Are mature workers a good employment investment?  In Rupert French’s How to Get a Good Job After 50:  A Step-by-Step Guide to Job Search Success, the answer is yes.

French substantiates those claims through the research work of Thomas Ng (University of Hong Kong) and Daniel Feldman (University of Georgia), “that older workers are no less innovative or creative than younger workers and that, under the right circumstances, they can be much more so”.

In addition, Susan Adams who writes for Forbes magazine in 2012 quoted a survey of 1500 hiring managers, conducted by Adecco, a multinational human resources consulting firm: “…60 per cent of those surveyed said that they would hire a mature worker. Ninety-one per cent of those surveyed associated mature workers (defined as 50 or above) as being reliable and 75 per cent said that they had a good work ethic.”

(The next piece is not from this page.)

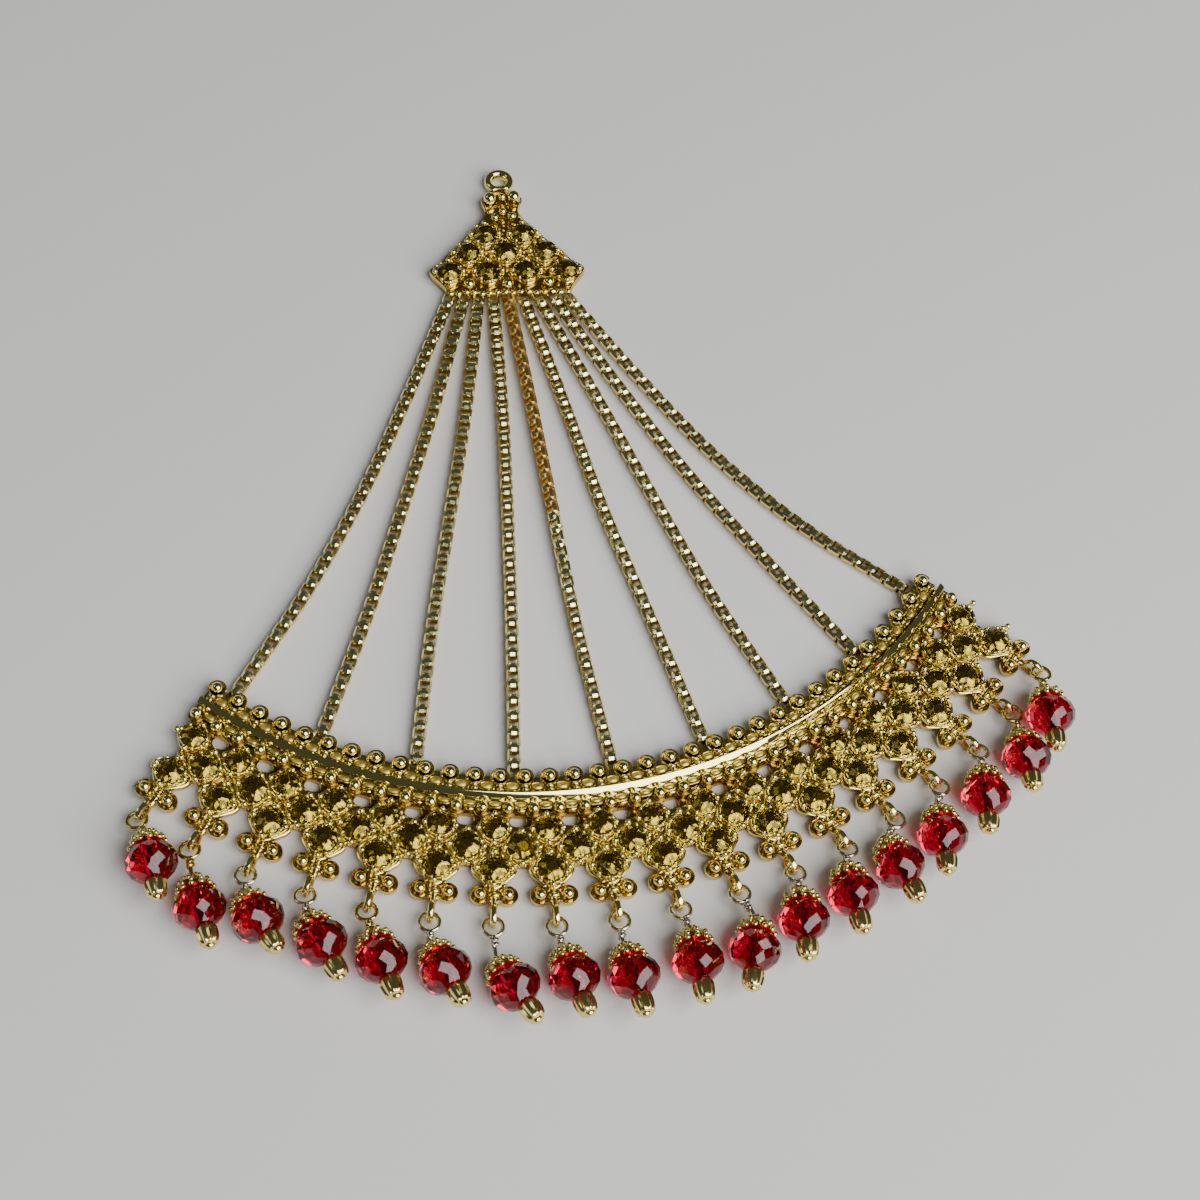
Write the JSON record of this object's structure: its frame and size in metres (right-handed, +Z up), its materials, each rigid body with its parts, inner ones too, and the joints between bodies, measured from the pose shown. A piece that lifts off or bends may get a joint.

So, French’s advice: if people feel that they might be seen as being a bit resistant to change, then deliberately bring some change into your life.

Some examples he offers include, taking some training in a new area to further develop your knowledge or ability.

He reminds mature applicants that employers are looking for three things for every position:

  • The skills to do the job
  • The motivation to do the job well
  • The ability to fit well into the team

He discusses in detail the following four fundamental employment procurement strategies:

  1. Be positive (with a can-do attitude) and in control of your life and career (showing confidence in oneself)
  2. Focus on just two, maximum of three job leads at any one time and pursue each with as much determination as you can
  3. Find jobs before they are advertised through structured networking
  4. Treat the job search as a full-time job

French covers a broad range of employment-seeking tools and resources in his 342-page book, such as:  choosing the right career path for success, writing resumes and cover letters (a variety of samples are provided), identifying achievements, creating achievement statements and identifying key skills, supporting the application with the needed documentation, using social media effectively, building one’s network and research, constructing and maintaining a positive self-image, performing well in information and job interviews, as well as how to accept, decline, or negotiate job offers, so as to successfully land the job you want.

French’s How to Get a Good Job After 50 is a thought provoking guide that offers good advice and coaching to the mature job seeker, in helping to prepare them for the requirements of today’s competitive job market.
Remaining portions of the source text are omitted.